COPIES OF THE CORRESPONDENCE AND DOCUMENTS COMPRISING THE CONTRACT FILE IN THIS CASE HAVE BEEN FURNISHED BY THE DEPARTMENT OF THE ARMY AND IT APPEARS THAT THE CONTRACT AWARD WAS MADE IN ACCORDANCE WITH THE GENERAL PROVISIONS OF THE ARMED SERVICES PROCUREMENT REGULATION CONCERNING THE NEGOTIATION OF CONTRACTS BY THE MILITARY DEPARTMENTS. IT ALSO APPEARS THAT THE AWARD WAS MADE IN ACCORDANCE WITH THE MORE SPECIFIC PROVISIONS OF ASPR 12-601 THROUGH 604, WHICH DEAL WITH CERTAIN OF THE REQUIREMENTS OF THE WALSH-HEALEY PUBLIC CONTRACTS ACT, 49 STAT. 2036, AS AMENDED, 41 U.S.C. 35-45.

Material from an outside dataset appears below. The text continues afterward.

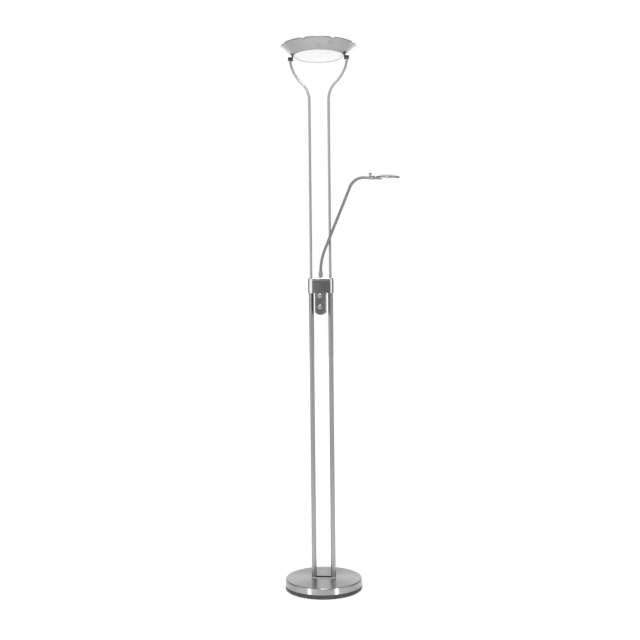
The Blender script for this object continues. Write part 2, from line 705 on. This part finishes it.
def add_dimmer():
    def half_shell(near, far, near_edge, far_edge, cuts):
        """One half of the housing between two distances forward of the tubes' axes."""
        outer = prism(housing_outline(0), edge_levels(near, far, near_edge, far_edge), FACING_FRONT)
        return combine(outer, cuts)

    def core(near, far):
        return prism(housing_outline(2), [(near, 0), (far, 0)], FACING_FRONT)

    def bore(r, near, far, z):
        return lathe([(0, near), (r, near), (r, far), (0, far)], 40,
                     Matrix.Translation((0, 0, z)) @ FACING_FRONT)

    show(half_shell(4, 26, 0.3, 1.6, [core(3, 24)] + [bore(3.4, 20, 30, z) for _, z in KNOBS]),
         "housing_front", "stand", ["dimmer_front_shell"], "dark_plastic")
    show(half_shell(-12, 3.9, 1.6, 0.3, [core(-10, 5)] + [bore(2.9, -14, -10.2, z) for z in DIMMER_SCREWS]),
         "housing_back", "stand", ["dimmer_back_shell"], "dark_plastic")
    ring = knob_profile()
    for label, z in KNOBS:
        show(lathe(lambda angle: fluted(ring, angle), 224, Matrix.Translation((0, 0, z)) @ FACING_FRONT),
             f"{label}_knob_turned", f"{label}_dial", [f"{label}_knob"], "polished_chrome",
             finish="knob_chrome")


KNOB_R = 8
FLUTES, FLUTE_DEPTH = 28, 0.28
FLUTED_FROM, FLUTED_TO = 27.2, 35.4


def fluted(ring, angle):
    """A knob's section at one angle, cut in where a flute runs along its side."""
    dip = FLUTE_DEPTH * (0.5 - 0.5 * math.cos(FLUTES * angle)) ** 2
    return [(r - dip if r > KNOB_R - 0.1 and FLUTED_FROM < h < FLUTED_TO else r, h) for r, h in ring]


def knob_profile():
    """Section of a knob, as distances from its axis and forward of the tubes' axes: a domed front over
    fluted sides."""
    face_r, top, sag = 7.2, 38.35, 1.7
    big = (face_r ** 2 + sag ** 2) / (2 * sag)
    face = [(face_r * k / 8, top - big + math.sqrt(big ** 2 - (face_r * k / 8) ** 2)) for k in range(9)]
    back, bore_r, bore_end = 26.4, 3.1, 34.4
    side = [(KNOB_R, 26.9 + k) for k in range(9)]
    return rounded([*face, (KNOB_R, 36.0, 0.5), *side[::-1], (KNOB_R, back, 0.4), (bore_r, back),
                    (bore_r, bore_end), (0, bore_end)])


# ---------- reading arm ----------

ARM = Matrix.Rotation(ARM_TURN, 4, "Z")
NECK_R = 4.6
NECK_START_Z = 1052.4
NECK_IN = 12
LOW_BEND, HIGH_BEND = 180, 50
LEAN = math.radians(24.5)
TOP_TURN = math.radians(69.7)
RUN = 220
FERRULE_IN = 29
# The wound sleeve's turns, how far it overlaps at a cut, and how far each side of a hinge it bends
COIL_PITCH, STEPS_PER_TURN = 2.6, 8
OVERLAP = 0.5


def coil(angle, run):
    """Radius of the wound sleeve: a round wire with a thinner one pressed between its turns."""
    phase = (run / COIL_PITCH - angle / TAU) % 1.0
    return NECK_R + 0.12 - 0.42 * (1 - math.sin(math.pi * phase) ** 0.6)


def add_arm():
    show(lathe(rounded([
        (4.75, 1033.2), (6.75, 1033.2, 0.4), (6.75, 1046.4, 0.3), (6.35, 1046.9, 0.2), (6.35, 1047.5, 0.2),
        (6.75, 1048, 0.3), (6.75, 1055, 1.3), (4.75, 1055, 0.4)]), 64),
        "socket_skin", "arm_root", ["arm_socket"], "polished_chrome", finish="knob_chrome")

    low = NECK_IN + LOW_BEND * LEAN
    line = route((0, NECK_START_Z - NECK_IN), 0, [
        (NECK_IN, 0), (LOW_BEND * LEAN, LEAN), (RUN, 0), (HIGH_BEND * TOP_TURN, TOP_TURN), (FERRULE_IN, 0)],
        COIL_PITCH / STEPS_PER_TURN)
    cuts = (0, low + RUN / 4, low + RUN * 3 / 4, line[-1][3])
    parts = (("hose_low", "arm_root", "arm_lower", 0, ["neck_root"]),
             ("hose_middle", "arm_lower", "arm_upper", RUN / 2, ["neck_lower"]),
             ("hose_high", "arm_upper", "arm_tip", RUN, ["neck_upper", "neck_tip"]))
    for k, (name, below, above, at, nodes) in enumerate(parts):
        stretch = [p for p in line if cuts[k] - OVERLAP <= p[3] <= cuts[k + 1] + OVERLAP]
        hose = show(sweep(stretch, coil, 20, ARM), name, None, nodes, "gooseneck_steel", sharp=60)
        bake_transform(hose)


# ---------- reading head ----------

TIP = Vector((156.599, 0, 1356.367))
HEAD_R = 37.5
HEAD_OUT, HEAD_UP = 83.5, 2
HEAD_LOCAL = (ARM @ Matrix.Translation(TIP) @ Matrix.Rotation(HEAD_DROP, 4, "Y")
              @ Matrix.Rotation(HEAD_ROLL, 4, "X") @ Matrix.Translation((HEAD_OUT, 0, HEAD_UP)))


def add_head():
    rim, dome, skin = 2.5, 6, 1.2

    def dome_z(r):
        big = (HEAD_R ** 2 + dome ** 2) / (2 * dome)
        return rim + dome - big + math.sqrt(big ** 2 - r ** 2)

    radii = [HEAD_R * k / 14 for k in range(15)]
    outside = [(r, dome_z(r)) for r in radii[:-1]]
    inside = [(r * (HEAD_R - skin) / HEAD_R, dome_z(r) - skin) for r in radii[-2::-1]]
    edge = rounded([outside[-1], (HEAD_R, rim, 2.4), (HEAD_R, -rim, 0.7), (HEAD_R - skin, -rim, 0.3),
                    inside[0]])[1:-1]
    show(lathe(outside + edge + inside, 160, HEAD_LOCAL), "head_shell", "reading_head",
         ["head_cap"], "head_metal")
    lens_r = HEAD_R - skin - 0.2
    lens = rounded([(0, -rim - 0.8), (lens_r / 2, -rim - 0.62), (lens_r, -rim, 0.5), (lens_r, -rim + 1),
                    (0, -rim + 1)], 0)
    show(lathe(lens, 128, HEAD_LOCAL), "head_lens", "reading_head", ["head_diffuser"], "opal_diffuser")


# ---------- dish ----------

RIM_R, RIM_Z, DISH_Z = 126, 1800, 1768
WALL_R, WALL_CENTRE = 117.69, (35.5, 1875.2)
LOBES, FIRST_LOBE = 8, math.radians(-85)
NOTCH_REACH, NOTCH_DEPTH = 10, 3.2
BEAD = 1.4


def wall_at(z, skin=0.0):
    return WALL_CENTRE[0] + math.sqrt((WALL_R - skin) ** 2 - (WALL_CENTRE[1] - z) ** 2)


def rim_top(angle):
    """Height of the rim's top at one angle, and how far it is into a notch, from 0 to 1."""
    lobe = TAU / LOBES
    off = abs((angle - FIRST_LOBE) % lobe - lobe / 2) * RIM_R
    notch = math.cos(min(off / NOTCH_REACH, 1) * math.pi / 2) ** 2
    return RIM_Z - 0.05 - NOTCH_DEPTH * notch, notch


def add_dish():
    lip_r, skin = 80.5, 1.2

    def edge_at(angle):
        """Top of the wall at one angle: its radius and height, and the wall's pinch below it."""
        top, notch = rim_top(angle)
        bow = 0.4 * (1 - math.cos((angle - FIRST_LOBE) * LOBES)) / 2
        return top - BEAD, 0.8 * notch + bow

    def scalloped(angle):
        """The wall's section at one angle: lower and pinched in at the notches between lobes."""
        top, pinch = edge_at(angle)
        rows = 18
        outer, inner = [], []
        for k in range(rows + 1):
            t = k / rows
            z = DISH_Z + 1.2 + (top - DISH_Z - 1.2) * t
            outer.append((wall_at(z) - pinch * t ** 2, z))
            inner.append((wall_at(z, skin) - pinch * t ** 2, z))
        foot = [(lip_r, DISH_Z), (83.0, DISH_Z), (83.8, DISH_Z + 0.3)]
        back = [(inner[0][0] - 0.2, DISH_Z + skin), (lip_r, DISH_Z + skin)]
        return foot + outer + inner[::-1] + back

    def beaded(angle):
        """The rolled bead along the wall's top edge at one angle."""
        top, pinch = edge_at(angle)
        mid = wall_at(top) - pinch - BEAD + 0.15
        return [(mid + BEAD * math.cos(a), top + BEAD * math.sin(a))
                for a in (TAU * k / 14 for k in range(14))]

    show(lathe(scalloped, 320), "dish_wall", "dish", ["dish_shell"], "brushed_steel_dish", sharp=45)
    show(lathe(beaded, 320), "dish_rim_bead", "dish", [], "brushed_steel_dish", 60, "dish_bead")

    bowl_r, top_z, sag = 80, 1772.3, 3.8
    face = 1769.3
    big = (bowl_r ** 2 + sag ** 2) / (2 * sag)
    belly = [(bowl_r * k / 12, face - sag + big - math.sqrt(big ** 2 - (bowl_r * k / 12) ** 2))
             for k in range(13)]
    rim = wall_at(face, skin) - 0.4
    show(lathe(belly + rounded([(bowl_r, face), (rim, face, 0.4), (rim, top_z, 0.4), (0, top_z)])[1:], 160),
         "glass_disc", "dish", ["dish_glass"], "frosted_glass")
    lens = rounded([(0, 1796.4), (57, 1796.4, 7.0), (57, 1781.0), (55.5, 1781.0), (55.5, 1794.9, 5.5),
                    (0, 1794.9)])
    show(lathe(lens, 128), "opal_cover", "dish", ["main_diffuser"], "opal_diffuser")


# ---------- the rest of the CAD ----------

ROUNDED_NODES = {
    "cable_grommet": 0.3, "foot_plate": 0.9, "rod_tips": 0.3, "bracket_floor": 0.25, "head_ferrule": 0.3,
    "head_thumbscrew": 0.25, "head_fork": 0.3, "head_pin": 0.2, "dish_lugs": 0.4,
    "friction_washers": 0.25, "pivot_screws": 0.3, "led_spider": 0.3, "grub_screws": 0.2,
    "dimmer_screws": 0.25, "tray_screws": 0.2,
}

# Nodes whose plating differs a little from their slot's usual look
OWN_FINISH = {"foot_plate": "foot_steel", "head_ferrule": "knob_chrome", "head_thumbscrew": "knob_chrome"}


def finish_nodes():
    for node, width in ROUNDED_NODES.items():
        refined(f"{node}_rounded", node, BODY_OF[node], width, OWN_FINISH.get(node))
    for node, obj in frame["nodes"].items():
        obj.data.materials.clear()
        obj.data.materials.append(FINISHES[SLOT_OF[node]])


add_camera()
add_world()
add_floor()
add_lights()
add_base()
add_column()
add_bracket()
add_dimmer()
add_arm()
add_head()
add_dish()
finish_nodes()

BEFORE SUBMITTING ITS REPORT TO OUR OFFICE IN THE MATTER, THE DEPARTMENT OF THE ARMY REQUESTED THE DEPARTMENT OF LABOR TO REVIEW THE CONTRACTING OFFICER'S DETERMINATION THAT CONSOLIDATED TRANSFORMERS, UNLIMITED, WAS A MANUFACTURER AS REQUIRED BY SUBSECTION 1 (A) OF THE WALSH-HEALEY PUBLIC CONTRACTS ACT. APPARENTLY, IT WAS NOT NECESSARY TO REQUEST ANY SUCH REVIEW, EXCEPT POSSIBLY AS A MATTER OF POLICY, SINCE NO PROTEST REGARDING THE STATUS OF THE SUCCESSFUL OFFEROR AS A MANUFACTURER WAS FILED BEFORE AWARD OF THE CONTRACT AND IT HAS BEEN HELD THAT THE PURPOSE OF 41 U.S.C. 35 (A), ENACTED FOR THE BENEFIT OF THE GOVERNMENT, IS SPENT WHEN THE CONTRACT IS AWARDED. UNITED STATES V RUSSELL ELEC. CO., 250 F.SUPP. HOWEVER, THE DEPARTMENT OF LABOR, WAGE AND HOUR AND PUBLIC CONTRACTS DIVISIONS, ADVISED THE DEPARTMENT OF THE ARMY BY LETTER DATED AUGUST 18, 1969, THAT:

"BASED UPON THE INFORMATION PRESENTED TO US, WE FIND NO REASON TO QUESTION THE DECISION BY YOUR AGENCY THAT CONSOLIDATED TRANSFORMERS UNLIMITED IS ELIGIBLE TO RECEIVE THE CONTRACT RESULTING FROM THE ABOVE CITED RFP AS A MANUFACTURER.'

IT HAS BEEN OUR POSITION THAT CONTRACTING OFFICERS' DETERMINATIONS REGARDING THE INTERPRETATION OF SUCH TERMS AS "REGULAR DEALER" AND "MANUFACTURER" AS USED IN THE WALSH-HEALEY PUBLIC CONTRACTS ACT ARE SUBJECT TO REVIEW BY THE SECRETARY OF LABOR AND NOT BY THE GENERAL ACCOUNTING OFFICE. IN THAT CONNECTION, SECTION 38 OF TITLE 41, U.S.C. STATES THAT THE SECRETARY OF LABOR AND HIS AUTHORIZED REPRESENTATIVES SHALL HAVE THE POWER TO MAKE INVESTIGATIONS AND FINDINGS AS PROVIDED IN SECTIONS 35-45; AND THE SUPREME COURT OF THE UNITED STATES STATED IN ENDICOTT JOHNSON CORPORATION V PERKINS, 317 U.S. 501, THAT "CONGRESS SUBMITTED THE ADMINISTRATION OF THE ACT TO THE JUDGMENT OF THE SECRETARY OF LABOR, NOT TO THE JUDGMENT OF THE COURTS.'

SINCE THE CONTRACTING OFFICER'S DETERMINATION HAS BEEN SUSTAINED BY THE DEPARTMENT OF LABOR, NO FURTHER ACTION APPEARS TO BE REQUIRED BY OUR OFFICE IN THE MATTER. HOWEVER, WE ARE ENCLOSING FOR YOUR INFORMATION A COPY OF A LETTER DATED JULY 24, 1969, IN WHICH THE DEPARTMENT OF THE ARMY REQUESTED THE DEPARTMENT OF LABOR TO REVIEW THE CONTRACTING OFFICER'S DETERMINATION.